David Hare: Man of the Moment

Well whatever one might have thought about Stuff Happens or his occasional first-person "monologues" (like the recent--and unreviewed!--Berlin/Wall, which I missed), you gotta give David Hare credit for staying current.

His latest, The Power of Yes: A dramatist seeks to understand the financial crisis, seems very much along the lines of Stuff Happens in its methodology and is described thusly:

As sub-prime mortgages and toxic securities continued to dominate the headlines,
the National Theatre asked Hare to write an urgent and immediate work to be
staged this autumn that sought to find out what had happened, and why. After meeting with many of the key players from the financial world, he has created this work, which is described as "not so much a play as a jaw-dropping account of how, as the banks went bust, capitalism was replaced by a socialism that bailed out the rich alone."

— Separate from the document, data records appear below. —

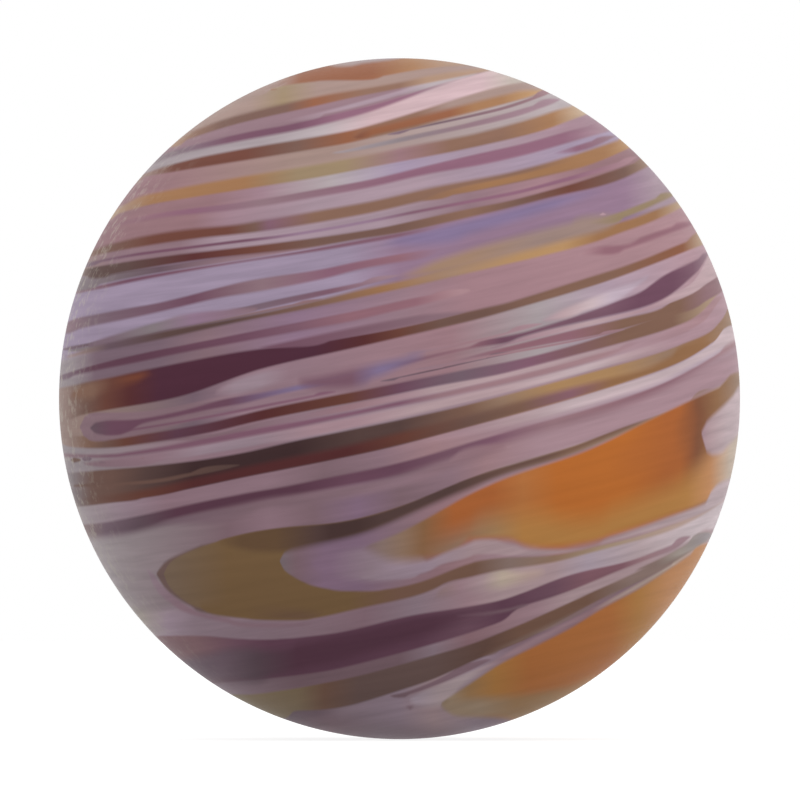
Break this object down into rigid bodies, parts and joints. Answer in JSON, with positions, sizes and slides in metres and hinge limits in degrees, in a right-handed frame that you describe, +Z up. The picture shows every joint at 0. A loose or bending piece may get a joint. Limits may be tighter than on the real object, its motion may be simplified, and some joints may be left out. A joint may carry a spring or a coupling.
{
  "type": "glass marble",
  "caption": "Solid ball of opaque swirled glass, with lilac, plum, umber and amber layers and pockets running through it.",
  "frame": {"origin": "centre of the ball", "axes": "+Z up, across the swirl's layers; +X to the right along the swirl, seen from the front; the front, which the picture shows, faces -Y"},
  "size_m": [0.016, 0.016, 0.016],
  "materials": {
    "swirled_glass": "satin"
  },
  "bodies": {
    "root": {"marble": "swirled_glass"}
  },
  "joints": []
}
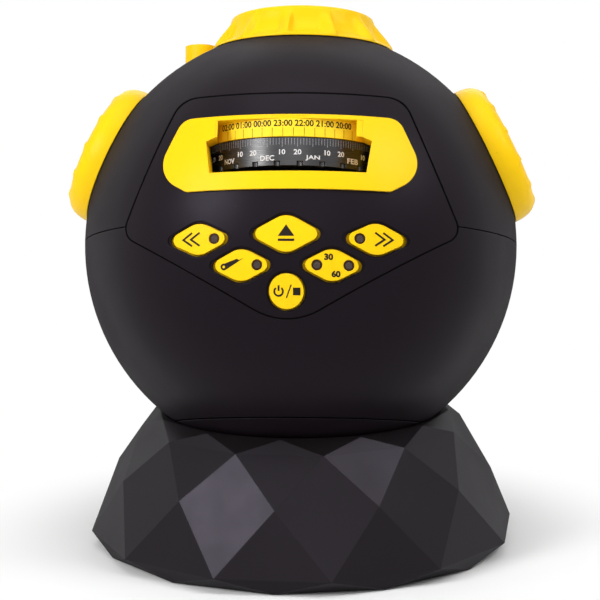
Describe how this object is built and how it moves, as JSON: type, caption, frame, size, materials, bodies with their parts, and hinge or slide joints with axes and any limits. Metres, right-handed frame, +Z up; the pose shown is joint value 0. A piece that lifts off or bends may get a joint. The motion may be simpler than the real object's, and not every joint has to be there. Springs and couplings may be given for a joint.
{
  "type": "planetarium projector",
  "caption": "Ball-shaped planetarium projector that lies in a faceted foot, with a disc drawer, date dial, keys, focus ring and round side bezels.",
  "frame": {"origin": "centre of the foot's underside, on the surface that the foot stands on", "axes": "+Z up, front with the keys towards -Y, +X to the right of someone who looks at the front"},
  "size_m": [0.1784, 0.1656, 0.207],
  "materials": {
    "black_shell": "fine matte texture",
    "foot_black": "satin facets",
    "yellow_plastic": "satin",
    "dial_black": "semi-gloss, white printing",
    "smoky_window": "smoky",
    "inner_plastic": "moulded",
    "clear_lens": "polished",
    "star_film": "film",
    "rubber": "matte",
    "steel": "plated",
    "aluminium": "extruded",
    "circuit_board": "solder mask",
    "cell_wrap": "film wrap",
    "lamp_white": "clear dome",
    "speaker_cone": "paper"
  },
  "bodies": {
    "foot": {"base_shell": "foot_black", "base_plate": "inner_plastic", "rubber_feet": "rubber", "base_screws": "steel"},
    "seat": {"seat_ring": "inner_plastic"},
    "head": {"upper_shell": "black_shell", "lower_shell": "black_shell", "battery_cover": "black_shell", "battery_holder": "inner_plastic", "battery_cells": "cell_wrap", "battery_contacts": "steel", "chassis": "inner_plastic", "shell_screws": "steel", "lamp_housing": "inner_plastic", "lamp_board": "circuit_board", "white_lamp": "lamp_white", "condenser_lens": "clear_lens", "heat_sink": "aluminium", "focus_sleeve": "inner_plastic", "right_bezel": "yellow_plastic", "left_bezel": "yellow_plastic", "right_grille": "black_shell", "left_grille": "black_shell", "right_speaker": "speaker_cone", "left_speaker": "speaker_cone", "meteor_tube": "yellow_plastic", "meteor_lens": "clear_lens", "meteor_lamp": "lamp_white", "main_board": "circuit_board", "dc_inlet": "inner_plastic", "audio_inlet": "inner_plastic", "volume_pot": "inner_plastic", "drawer_latch": "inner_plastic"},
    "drawer": {"front_panel": "black_shell", "scale_bezel": "yellow_plastic", "disc_tray": "inner_plastic", "key_board": "circuit_board", "key_switches": "inner_plastic", "key_lamps": "lamp_white", "drive_motor": "steel", "panel_screws": "steel"},
    "dial": {"date_dial": "dial_black"},
    "carrier": {"disc_carrier": "inner_plastic", "star_disc": "star_film"},
    "pinion": {"motor_pinion": "inner_plastic"},
    "focus_ring": {"focus_ring": "yellow_plastic"},
    "lens_barrel": {"lens_barrel": "inner_plastic", "projection_lens": "clear_lens"},
    "volume_wheel": {"volume_wheel": "inner_plastic"},
    "rewind": {"rewind_key": "yellow_plastic", "rewind_key_window": "smoky_window"},
    "eject": {"eject_key": "yellow_plastic"},
    "forward": {"forward_key": "yellow_plastic", "forward_key_window": "smoky_window"},
    "meteor": {"meteor_key": "yellow_plastic", "meteor_key_window": "smoky_window"},
    "timer": {"timer_key": "yellow_plastic", "timer_key_window": "smoky_window"},
    "power": {"power_key": "yellow_plastic"}
  },
  "joints": [
    {"name": "seat_turn", "type": "hinge", "parent": "foot", "child": "seat", "pos_m": [0, 0, 0.115], "axis": [0, 0, 1], "continuous": true},
    {"name": "head_tilt", "type": "hinge", "parent": "seat", "child": "head", "pos_m": [0, 0, 0.115], "axis": [1, 0, 0], "range_deg": [-20, 20]},
    {"name": "drawer_slide", "type": "slide", "parent": "head", "child": "drawer", "axis": [0, -0.9659, 0.2588], "range_m": [0, 0.08]},
    {"name": "dial_turn", "type": "hinge", "parent": "drawer", "child": "dial", "pos_m": [0, -0.03732, 0.14571], "axis": [0, 0.2588, 0.9659], "continuous": true},
    {"name": "carrier_turn", "type": "hinge", "parent": "drawer", "child": "carrier", "pos_m": [0, 0.00414, 0.13045], "axis": [0, 0.2588, 0.9659], "continuous": true},
    {"name": "pinion_turn", "type": "hinge", "parent": "drawer", "child": "pinion", "pos_m": [0.0275, 0.00414, 0.13045], "axis": [0, 0.2588, 0.9659], "continuous": true},
    {"name": "focus_turn", "type": "hinge", "parent": "head", "child": "focus_ring", "pos_m": [0, 0.02071, 0.19227], "axis": [0, 0.2588, 0.9659], "range_deg": [-60, 60]},
    {"name": "lens_slide", "type": "slide", "parent": "head", "child": "lens_barrel", "axis": [0, 0.2588, 0.9659], "range_m": [-0.0015, 0.0015]},
    {"name": "volume_turn", "type": "hinge", "parent": "head", "child": "volume_wheel", "pos_m": [0.021, 0.06798, 0.08643], "axis": [0, 0.2588, 0.9659], "range_deg": [-135, 135]},
    {"name": "rewind_press", "type": "slide", "parent": "drawer", "child": "rewind", "axis": [0, 0.9659, -0.2588], "range_m": [0, 0.0008], "stiffness_N_per_m": 300, "springref_m": -0.001},
    {"name": "eject_press", "type": "slide", "parent": "drawer", "child": "eject", "axis": [0, 0.9659, -0.2588], "range_m": [0, 0.0008], "stiffness_N_per_m": 300, "springref_m": -0.001},
    {"name": "forward_press", "type": "slide", "parent": "drawer", "child": "forward", "axis": [0, 0.9659, -0.2588], "range_m": [0, 0.0008], "stiffness_N_per_m": 300, "springref_m": -0.001},
    {"name": "meteor_press", "type": "slide", "parent": "drawer", "child": "meteor", "axis": [0, 0.9659, -0.2588], "range_m": [0, 0.0008], "stiffness_N_per_m": 300, "springref_m": -0.001},
    {"name": "timer_press", "type": "slide", "parent": "drawer", "child": "timer", "axis": [0, 0.9659, -0.2588], "range_m": [0, 0.0008], "stiffness_N_per_m": 300, "springref_m": -0.001},
    {"name": "power_press", "type": "slide", "parent": "drawer", "child": "power", "axis": [0, 0.9659, -0.2588], "range_m": [0, 0.0008], "stiffness_N_per_m": 300, "springref_m": -0.001}
  ],
  "couplings": [
    {"joint": "carrier_turn", "follows": "dial_turn", "ratio": -1},
    {"joint": "pinion_turn", "follows": "dial_turn", "ratio": 4},
    {"joint": "focus_turn", "follows": "lens_slide", "rad_per_m": 698.13}
  ]
}
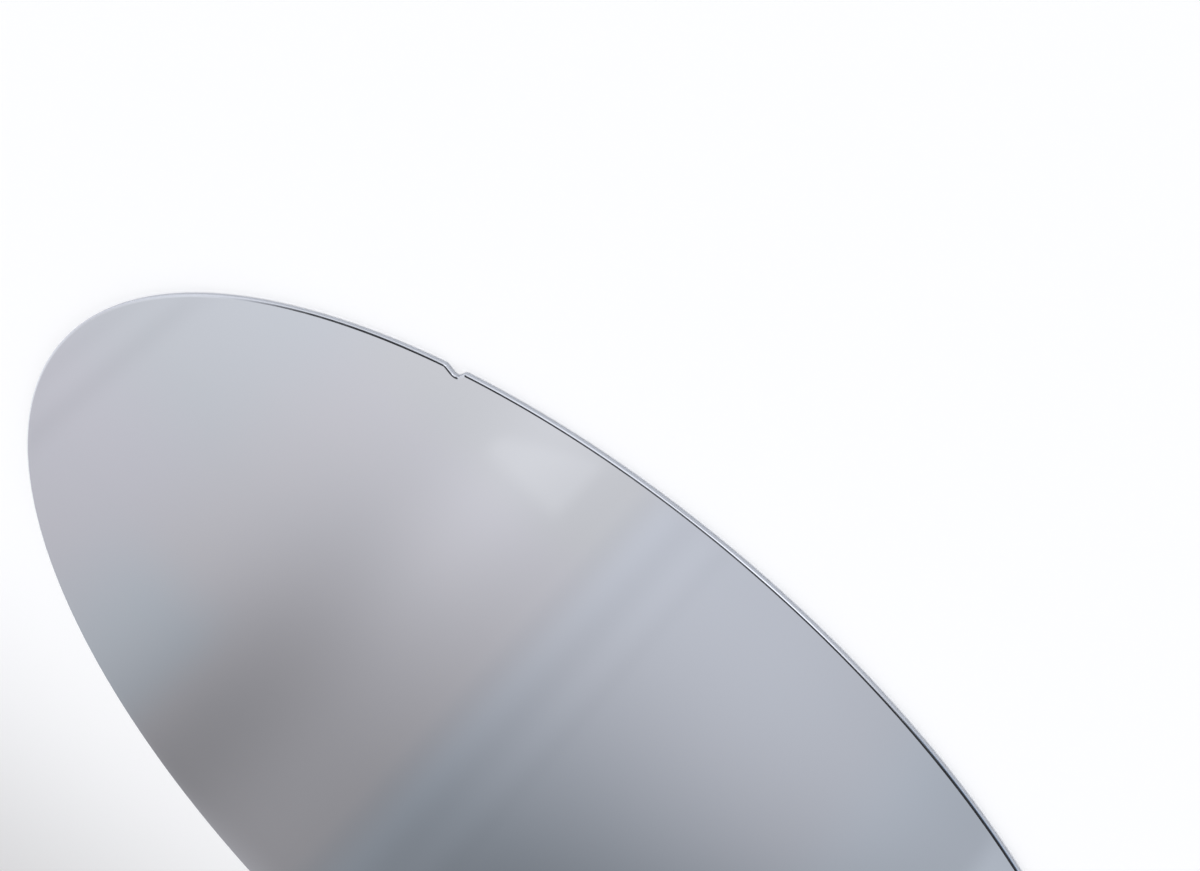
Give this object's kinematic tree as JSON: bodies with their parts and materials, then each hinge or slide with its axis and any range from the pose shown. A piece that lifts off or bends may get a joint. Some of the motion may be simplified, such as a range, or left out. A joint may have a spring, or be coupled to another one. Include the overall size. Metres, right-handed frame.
{
  "type": "silicon wafer",
  "caption": "Thin round silicon wafer with one polished face, a rounded ground edge and a small V notch in the rim.",
  "frame": {"origin": "centre of the back face, on the surface that the wafer lies on", "axes": "+Z out of the polished face, -Y through the notch, +X to the right seen from the notch side"},
  "size_m": [0.2, 0.2, 0.0007],
  "materials": {
    "silicon": "mirror-polished single-crystal silicon, cool grey, with a fine-ground edge and a bright etched back"
  },
  "bodies": {
    "root": {"wafer": "silicon"}
  },
  "joints": []
}
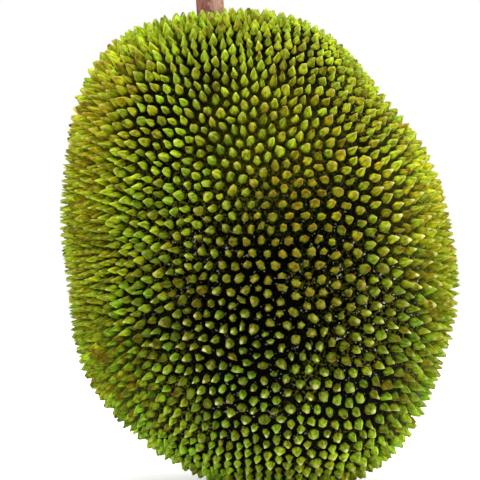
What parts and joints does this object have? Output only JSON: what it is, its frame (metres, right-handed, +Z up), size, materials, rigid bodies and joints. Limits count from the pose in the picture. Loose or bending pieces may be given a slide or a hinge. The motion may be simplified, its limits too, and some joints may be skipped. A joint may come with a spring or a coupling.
{
  "type": "whole jackfruit",
  "caption": "Whole spiny jackfruit with its cut woody stalk, standing on a small flat spot of blunted spines at its blossom end.",
  "frame": {"origin": "middle of the flat spot that the fruit stands on, on the face of the blunted spine there", "axes": "+Z up, towards the stalk; the fruit's long axis leans towards -X at its stalk end; -Y is the side with the fullest view in the usual presentation"},
  "size_m": [0.255, 0.25, 0.3489],
  "materials": {
    "rind": "satin yellow-green spines with near-black grooves between them",
    "stalk_wood": "matt mauve-brown bark, paler at the cut end"
  },
  "bodies": {
    "root": {"fruit": "rind", "stalk": "stalk_wood"}
  },
  "joints": []
}
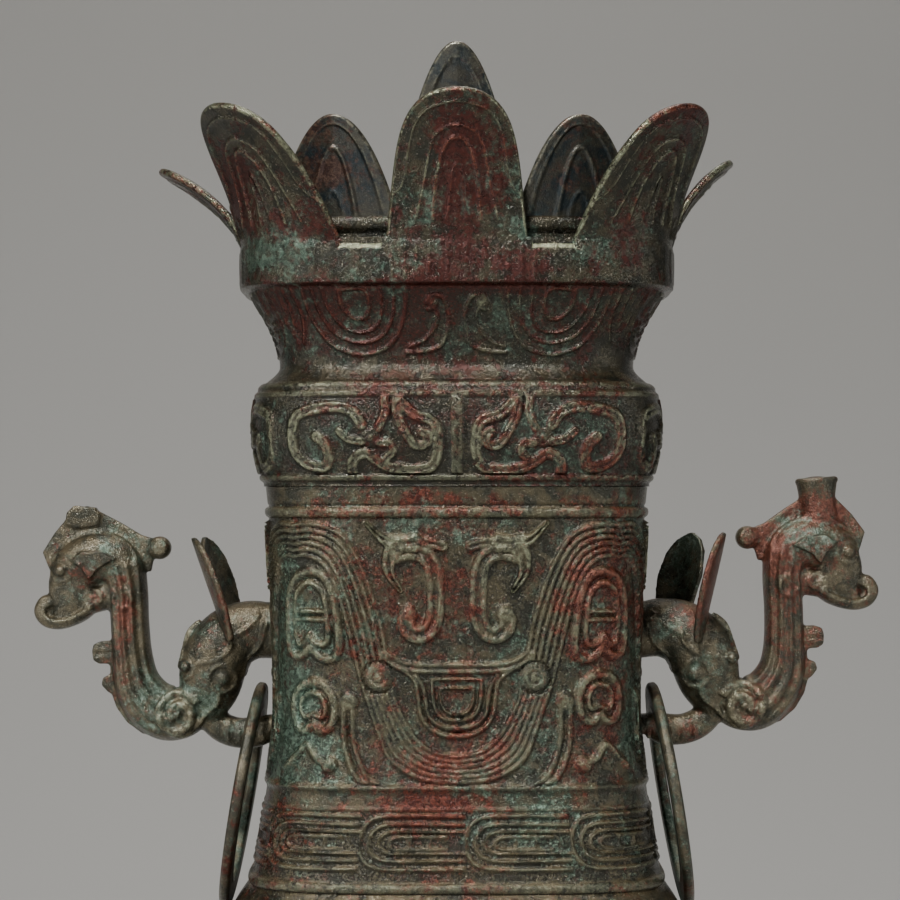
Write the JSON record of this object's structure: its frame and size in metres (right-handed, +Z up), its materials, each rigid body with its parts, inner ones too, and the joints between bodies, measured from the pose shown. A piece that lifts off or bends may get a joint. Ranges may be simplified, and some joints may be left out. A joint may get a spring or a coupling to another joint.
{
  "type": "ritual wine vessel",
  "caption": "Bronze ritual wine vessel with a petal-crowned lift-off lid, beast-head handles and a loose ring on each.",
  "frame": {"origin": "middle of the foot's underside", "axes": "+Z up, -Y towards the front panel, +X towards the handle with the horn"},
  "size_m": [0.3806, 0.1942, 0.5516],
  "materials": {
    "bronze_body": "patinated cast bronze, dark olive with red and green",
    "bronze_lid": "patinated cast bronze, red-brown with green",
    "bronze_handle": "patinated cast bronze, green with red in the grooves",
    "bronze_ring": "patinated cast bronze, pale green and tan"
  },
  "bodies": {
    "vessel": {"vessel": "bronze_body", "lid": "bronze_lid", "handle_left": "bronze_handle", "handle_right": "bronze_handle"},
    "ring_left": {"ring_left": "bronze_ring"},
    "ring_right": {"ring_right": "bronze_ring"}
  },
  "joints": [
    {"name": "ring_left_swing", "type": "hinge", "parent": "vessel", "child": "ring_left", "pos_m": [-0.0882, 0, 0.267], "axis": [0, 1, 0], "range_deg": [0, 70]},
    {"name": "ring_right_swing", "type": "hinge", "parent": "vessel", "child": "ring_right", "pos_m": [0.0886, 0, 0.267], "axis": [0, -1, 0], "range_deg": [0, 70]}
  ]
}
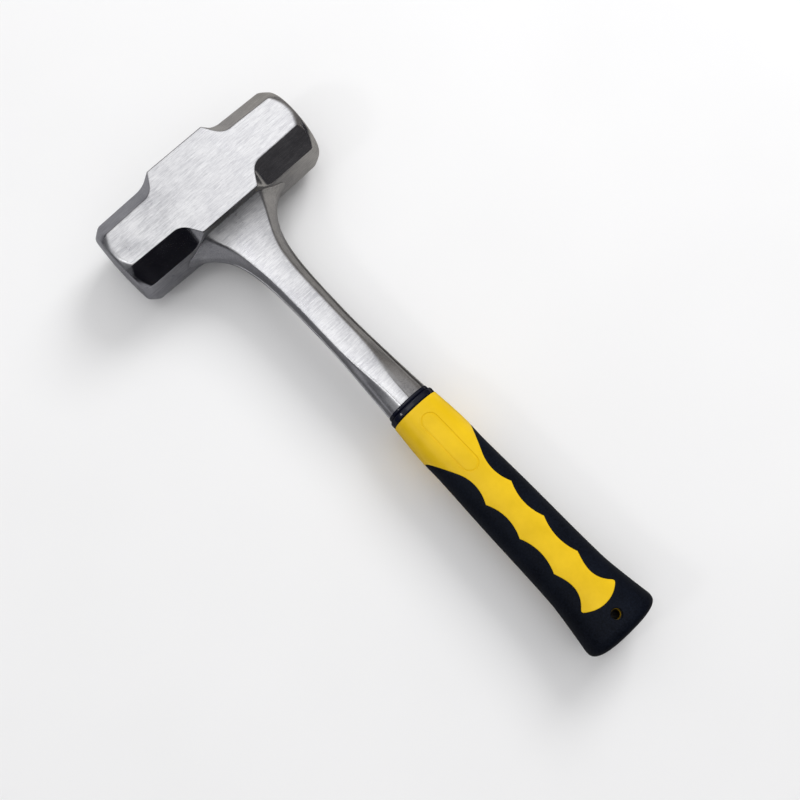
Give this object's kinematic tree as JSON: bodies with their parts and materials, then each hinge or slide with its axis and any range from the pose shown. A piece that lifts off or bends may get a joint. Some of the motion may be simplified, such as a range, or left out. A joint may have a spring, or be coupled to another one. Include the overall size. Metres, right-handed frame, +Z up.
{
  "type": "sledgehammer",
  "caption": "Short one-piece forged sledgehammer with an octagonal-armed head, flared neck and a two-material grip with a lanyard hole.",
  "frame": {"origin": "centre of the lower cheek of the head, under the point where the axes of head and handle cross", "axes": "+X along the head towards a striking face, -Y down the handle to the butt, +Z up through the cheeks; the hammer lies on its side"},
  "size_m": [0.11, 0.297, 0.04],
  "materials": {
    "steel": "ground and brushed across the handle",
    "collar_rubber": "satin",
    "yellow_plastic": "satin moulded",
    "black_rubber": "matte moulded"
  },
  "bodies": {
    "root": {"hammer_forging": "steel", "collar": "collar_rubber", "grip_core": "yellow_plastic", "grip_overmould": "black_rubber"}
  },
  "joints": []
}
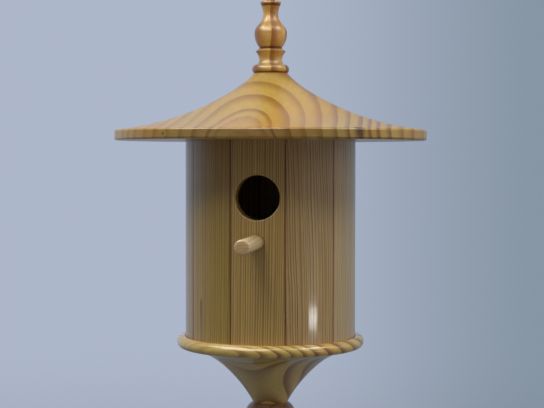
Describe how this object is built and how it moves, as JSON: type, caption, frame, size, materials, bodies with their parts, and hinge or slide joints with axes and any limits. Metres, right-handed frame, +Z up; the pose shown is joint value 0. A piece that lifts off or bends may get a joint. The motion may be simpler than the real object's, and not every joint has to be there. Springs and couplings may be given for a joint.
{
  "type": "hanging bird house",
  "caption": "Round hanging bird house of coopered pine staves, with a bell-shaped turned roof, an entrance hole, a dowel perch and a turned base that pulls off for cleaning.",
  "frame": {"origin": "middle of the screw eye's loop, on the turning axis", "axes": "+Z up along the turning axis, -Y out through the entrance hole"},
  "size_m": [0.279, 0.2919, 0.442],
  "materials": {
    "brass_wire": "polished",
    "finial_pine": "gloss varnish",
    "roof_pine": "gloss varnish",
    "stave_pine": "satin varnish",
    "tray_pine": "gloss varnish",
    "perch_pine": "satin varnish",
    "inner_pine": "bare"
  },
  "bodies": {
    "house": {"screw_eye": "brass_wire", "finial": "finial_pine", "roof": "roof_pine", "roof_plug": "inner_pine", "front_stave": "stave_pine", "stave_02": "stave_pine", "stave_03": "stave_pine", "stave_04": "stave_pine", "stave_05": "stave_pine", "stave_06": "stave_pine", "stave_07": "stave_pine", "stave_08": "stave_pine", "stave_09": "stave_pine", "stave_10": "stave_pine", "perch": "perch_pine"},
    "base": {"tray": "tray_pine", "base_plug": "inner_pine", "drop_finial": "finial_pine"}
  },
  "joints": [
    {"name": "base_pull", "type": "slide", "parent": "house", "child": "base", "axis": [0, 0, -1], "range_m": [0, 0.04]}
  ]
}
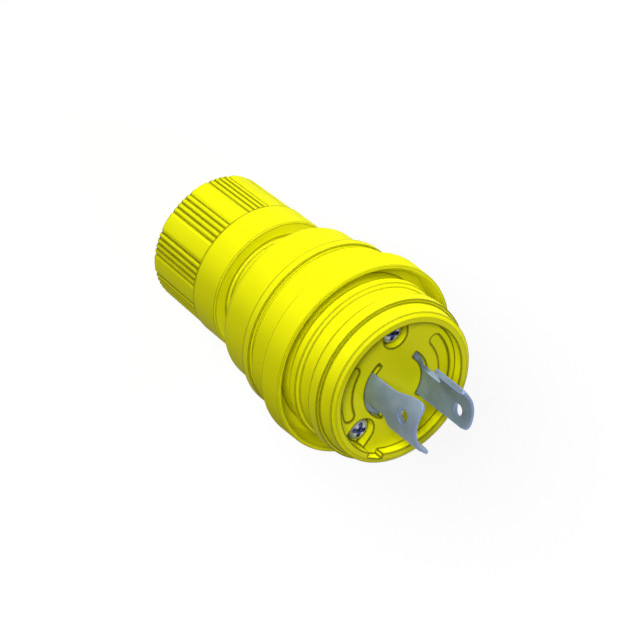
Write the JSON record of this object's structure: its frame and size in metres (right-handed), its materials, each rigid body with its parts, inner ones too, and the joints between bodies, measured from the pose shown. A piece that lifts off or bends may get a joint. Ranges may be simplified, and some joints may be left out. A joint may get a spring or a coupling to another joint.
{
  "type": "locking power plug",
  "caption": "Straight round cord plug for wet places, with curved locking blades, a soft weather skirt round a ribbed nose, and a ribbed cord nut at the rear.",
  "frame": {"origin": "centre of the cord nut's rear face, where the plug stands", "axes": "+Z along the plug's axis towards the blade tips, +X towards the middle of the narrow blade"},
  "size_m": [0.058, 0.058, 0.1103],
  "materials": {
    "yellow_nylon": "fine satin moulded",
    "yellow_rubber": "soft satin",
    "slip_nylon": "natural",
    "black_rubber": "matt",
    "dark_insulator": "matt",
    "blade_metal": "nickel plated",
    "screw_steel": "zinc plated",
    "screw_brass": "plain"
  },
  "bodies": {
    "plug_body": {"housing": "yellow_nylon", "cord_bushing": "black_rubber", "seal_skirt": "yellow_rubber", "blade_carrier": "yellow_nylon", "carrier_gasket": "black_rubber", "terminal_body": "dark_insulator", "wide_blade": "blade_metal", "narrow_blade": "blade_metal", "terminal_screw_wide": "screw_steel", "terminal_screw_narrow": "screw_brass", "clamp_nut_wide": "screw_brass", "clamp_nut_narrow": "screw_brass", "assembly_screw_upper": "screw_steel", "assembly_screw_lower": "screw_steel", "thread_insert_upper": "screw_brass", "thread_insert_lower": "screw_brass", "retainer_screw_upper": "screw_steel", "retainer_screw_lower": "screw_steel"},
    "thrust_ring": {"slip_ring": "slip_nylon"},
    "nut": {"cord_nut": "yellow_nylon"}
  },
  "joints": [
    {"name": "nut_travel", "type": "slide", "parent": "plug_body", "child": "thrust_ring", "axis": [0, 0, -1], "range_m": [0, 0.005]},
    {"name": "nut_turn", "type": "hinge", "parent": "thrust_ring", "child": "nut", "pos_m": [0, 0, 0.015], "axis": [0, 0, -1], "range_deg": [0, 725]}
  ],
  "couplings": [
    {"joint": "nut_turn", "follows": "nut_travel", "rad_per_m": 2513.3}
  ]
}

Actually, maybe the credit should go to the National. They're certainly not shy in using the power of "commissioning." And while it would be nice to give that job to a less overexposed playwright...maybe someone on these shores will take up that idea?


Anonymous said...

I dispute the facile assumption that writing a play about a current/recent event makes it more relevant to the human condition. Maybe, maybe not. A play about, oh, I don't know, Albigensian heretics might prove just as timely and impactful. It's not the what, it's the how.

macrogers said...

It's an interesting paradox with Hare - he criticizes the powerful while fetishizing them. He's absolutely in love with corrupt, powerful characters. Watching or reading his plays, I feel a voyeuristic thrill if seeing inside the corridors of power more often than I feel outrage.

You make a good point about giving the job to a less overexposed playwright, but while that playwright might bring a much-needed stylistic freshness to the commission, they might not have the access to power that Hare has cultivated throughout his career.